A Malaysian state sultan has urged people to shun opposition-led street demonstrations calling for electoral reforms, saying the country's royalty still firmly supports the government, according to news reports yesterday.
Sultan Ahmad Shah, the ruler of eastern Pahang State, said protests are not part of the country's culture, adding that they are "not nice, improper and against the wishes of all Malaysians," the Star newspaper reported.
Activists rallied on Nov. 10 in what turned out to be Malaysia's biggest political protest in nearly a decade. They had hoped that royal intervention would bolster their calls for electoral reforms.

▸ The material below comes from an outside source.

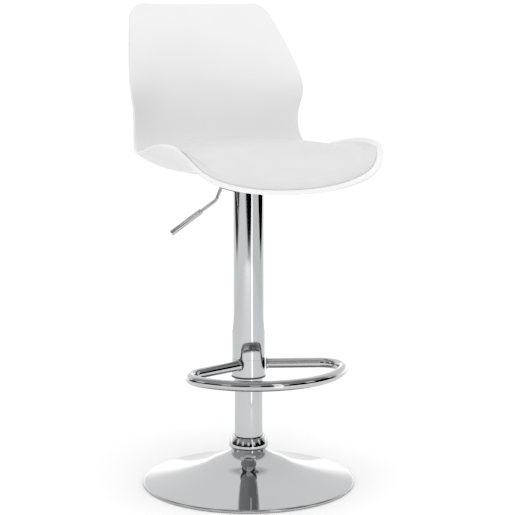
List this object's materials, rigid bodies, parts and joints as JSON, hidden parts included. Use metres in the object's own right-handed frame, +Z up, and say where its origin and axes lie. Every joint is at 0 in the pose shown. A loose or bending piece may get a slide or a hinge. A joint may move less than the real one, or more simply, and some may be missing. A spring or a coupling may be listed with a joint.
{
  "type": "adjustable swivel stool",
  "caption": "Height-adjustable swivel bar stool with a moulded shell seat and back, seat pad, footrest hoop, lift lever and trumpet base.",
  "frame": {"origin": "the column's axis at floor level, under the base", "axes": "+Z up along the column, -Y to the stool's front, -X to the sitter's right"},
  "size_m": [0.4, 0.4978, 0.9006],
  "materials": {
    "chrome_plate": "bright chrome plate",
    "zinc_steel": "zinc plated",
    "black_steel": "black powder coat",
    "ballast_iron": "as cast",
    "black_rubber": "matt",
    "bush_plastic": "moulded",
    "piston_alloy": "machined",
    "shell_plastic": "moulded, satin white",
    "pad_leather": "white leather-look cover",
    "board_wood": "plywood"
  },
  "bodies": {
    "base": {"base_trumpet": "chrome_plate", "base_collar_ring": "chrome_plate", "base_hub": "black_steel", "hub_bolts": "zinc_steel", "weight_plate": "ballast_iron", "floor_ring": "black_rubber", "column_tube": "chrome_plate", "tube_end_plate": "zinc_steel", "guide_bush": "bush_plastic", "thrust_washer_lower": "zinc_steel", "thrust_balls": "zinc_steel", "thrust_cage": "bush_plastic"},
    "rod": {"thrust_washer_upper": "zinc_steel", "piston_rod": "zinc_steel", "rod_clip": "zinc_steel", "rod_buffer": "black_rubber", "piston": "piston_alloy", "piston_ring": "black_rubber", "piston_nut": "zinc_steel"},
    "seat": {"gas_cylinder": "black_steel", "cylinder_end_cap": "piston_alloy", "rod_seal": "black_rubber", "valve_body": "piston_alloy", "taper_socket": "black_steel", "cover_sleeve": "chrome_plate", "sleeve_top_ring": "bush_plastic", "sleeve_bottom_bush": "bush_plastic", "footrest_hoop": "chrome_plate", "footrest_collar": "chrome_plate", "footrest_screws": "zinc_steel", "seat_plate": "black_steel", "mechanism_channel": "black_steel", "lever_pivot_pin": "zinc_steel", "seat_bolts": "zinc_steel", "bolt_washers": "zinc_steel", "threaded_inserts": "zinc_steel", "seat_shell": "shell_plastic", "pad_board": "board_wood", "pad_screws": "zinc_steel", "seat_pad": "pad_leather"},
    "lever": {"lever_cam": "black_steel", "lever_rod": "chrome_plate", "lever_grip": "chrome_plate"},
    "pin": {"release_pin": "zinc_steel"}
  },
  "joints": [
    {"name": "seat_swivel", "type": "hinge", "parent": "base", "child": "rod", "pos_m": [0, 0, 0.0215], "axis": [0, 0, 1], "continuous": true},
    {"name": "height_lift", "type": "slide", "parent": "rod", "child": "seat", "axis": [0, 0, 1], "range_m": [0, 0.21]},
    {"name": "lever_pivot", "type": "hinge", "parent": "seat", "child": "lever", "pos_m": [-0.03, 0, 0.5708], "axis": [0, 1, 0], "range_deg": [0, 5], "stiffness_Nm_per_rad": 1.5, "springref_deg": -5.73},
    {"name": "release_pin", "type": "slide", "parent": "seat", "child": "pin", "axis": [0, 0, -1], "range_m": [0, 0.003]}
  ],
  "couplings": [
    {"joint": "release_pin", "follows": "lever_pivot", "m_per_rad": 0.0325}
  ]
}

Each of Malaysia's nine hereditary state sultans take turns as the country's constitutional monarch for five-year terms under a system introduced near the end of colonial rule. The current king comes from northeastern Terengganu State.
Opposition groups that organized the recent rally in Kuala Lumpur said 30,000 people defied a government ban on the event by marching to the royal palace, where activists handed over a petition addressed to the king. Police put the number at 4,000, and said nearly 250 people were detained.
In a rare media statement, King Mizan Zainal Abidin on Friday expressed regret over the rally and dismissed claims that he had approved or supported it.
Sultan Ahmad, speaking to reporters on Saturday in Pahang, said the sultans do not want to be dragged into politics.
"As rulers, we support the government which gets its mandate from the people," Ahmad was quoted as saying by the New Straits Times newspaper. "The government needs full support from the people in order to develop the country."